Role Definition
| Field | Value |
|---|---|
| Job Title | Organ Builder / Pipe Organ Builder |
| Seniority Level | Mid-Level |
| Primary Function | Designs, builds, voices, tunes, and maintains pipe organs for churches, cathedrals, concert halls, and educational institutions. Daily work spans multiple distinct crafts: precision cabinetmaking and joinery for casework, windchests, and key/stop actions; casting, planing, and forming tin/lead alloy pipes; designing and building pneumatic or electro-pneumatic action systems; and voicing individual pipes by ear to achieve the instrument's tonal design within the acoustic of a specific building. Works in specialist workshops and on-site during multi-month installations. A mid-level builder (5-10 years) typically specialises in one or two departments (e.g., pipemaking + voicing, or woodworking + action building) while contributing across the full build cycle. |
| What This Role Is NOT | Not a Piano Tuner (58.2 — tunes an existing instrument in clients' homes; does not build instruments or cast metal). Not a Musical Instrument Repairer/Tuner (54.5 — repairs portable instruments; does not construct large-scale installations). Not a Boat Builder (61.6 — similar bespoke physical craft but different material science, no musical acoustics, no voicing). Not a Church Organist (performer, not builder). Not a general Carpenter or Cabinetmaker (does not work with metal pipes, pneumatics, or musical voicing). |
| Typical Experience | 5-10 years. Entry via apprenticeship at an established organ building firm (Harrison & Harrison, Mander, Nicholson, Dobson, Flentrop, Schantz). No formal degree required but deep craft training essential. UK: IBO (Institute of British Organ Building) membership indicates professional standing. US: AIO (American Institute of Organbuilders) membership. BIOS (British Institute of Organ Studies) supports heritage knowledge. Apprenticeships typically 4-5 years before independent work in a specialism. |
Seniority note: Apprentices performing supervised bench work (cutting, planing, basic assembly) would score lower Green — still physically protected but without voicing or tonal judgment. Master voicers and tonal directors with 20+ years who set the sonic character of entire instruments would score higher Green due to irreplaceable artistic and acoustic expertise.

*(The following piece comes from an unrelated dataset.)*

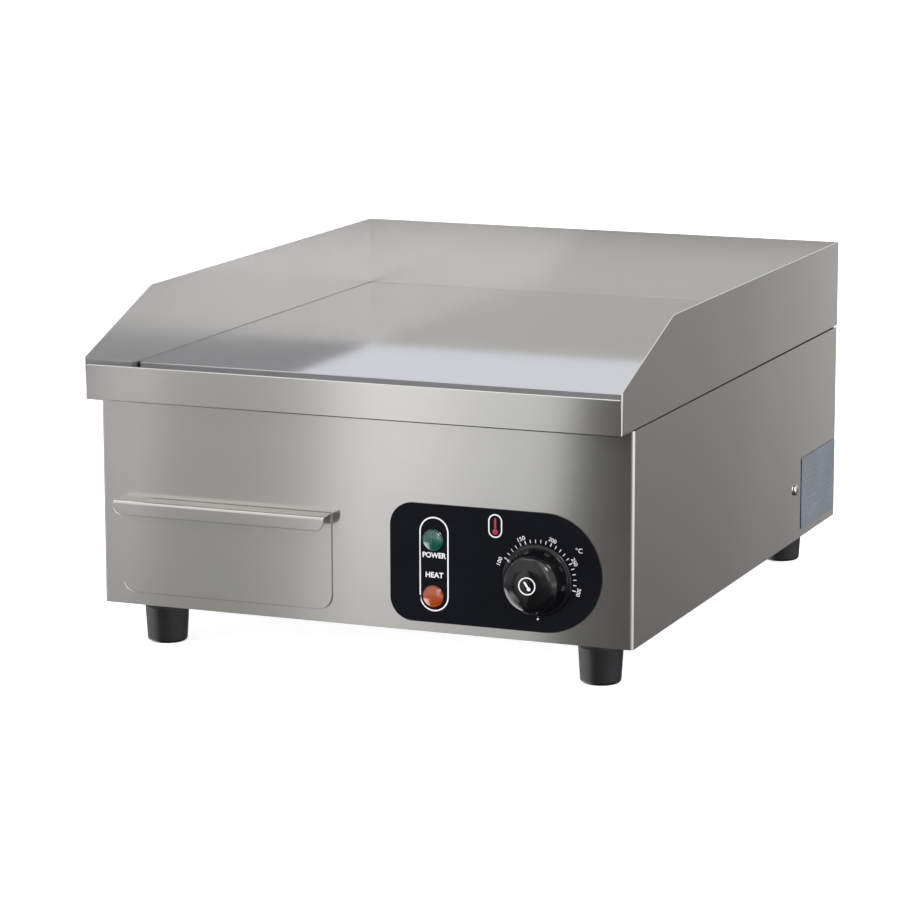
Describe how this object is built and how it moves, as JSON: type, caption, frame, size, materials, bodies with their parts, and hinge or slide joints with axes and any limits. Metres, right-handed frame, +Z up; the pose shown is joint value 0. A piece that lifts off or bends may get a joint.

Protective Principles + AI Growth Correlation
| Principle | Score (0-3) | Rationale |
|---|---|---|
| Embodied Physicality | 3 | Combines multiple physical crafts in unstructured environments. Casting molten tin/lead alloy on a casting bench, planing pipe metal to precise thickness, forming cylindrical and conical pipes by hand, soldering seams, carving and jointing oak casework, assembling tracker action with leather and wire, installing multi-ton instruments in churches on scaffolding. Every organ is bespoke — different building, different acoustic, different specification. Peak Moravec's Paradox across multiple material domains. |
| Deep Interpersonal Connection | 1 | Relationships with clergy, church wardens, organists, and organ consultants matter for winning contracts and understanding musical requirements. But the core value is craft and acoustic expertise, not the relationship itself. |
| Goal-Setting & Moral Judgment | 2 | Significant craft judgment: selecting pipe alloy ratios for tonal character, deciding windchest layout for optimal speech, adapting action design to building constraints, determining conservation approach for historic instruments (repair vs replace). Voicing requires continuous artistic judgment — shaping each pipe's mouth, adjusting languid height, setting toe-hole diameter to achieve the tonal director's vision within a specific acoustic. Higher than standard trades due to the artistic/musical dimension. |
| Protective Total | 6/9 | |
| AI Growth Correlation | 0 | Demand is driven by new church/concert hall commissions, heritage organ restoration programmes, and ongoing maintenance contracts — none correlating with AI adoption. |
Quick screen result: Strong physical and judgment protection (6/9) with neutral AI growth predicts solid Green Zone.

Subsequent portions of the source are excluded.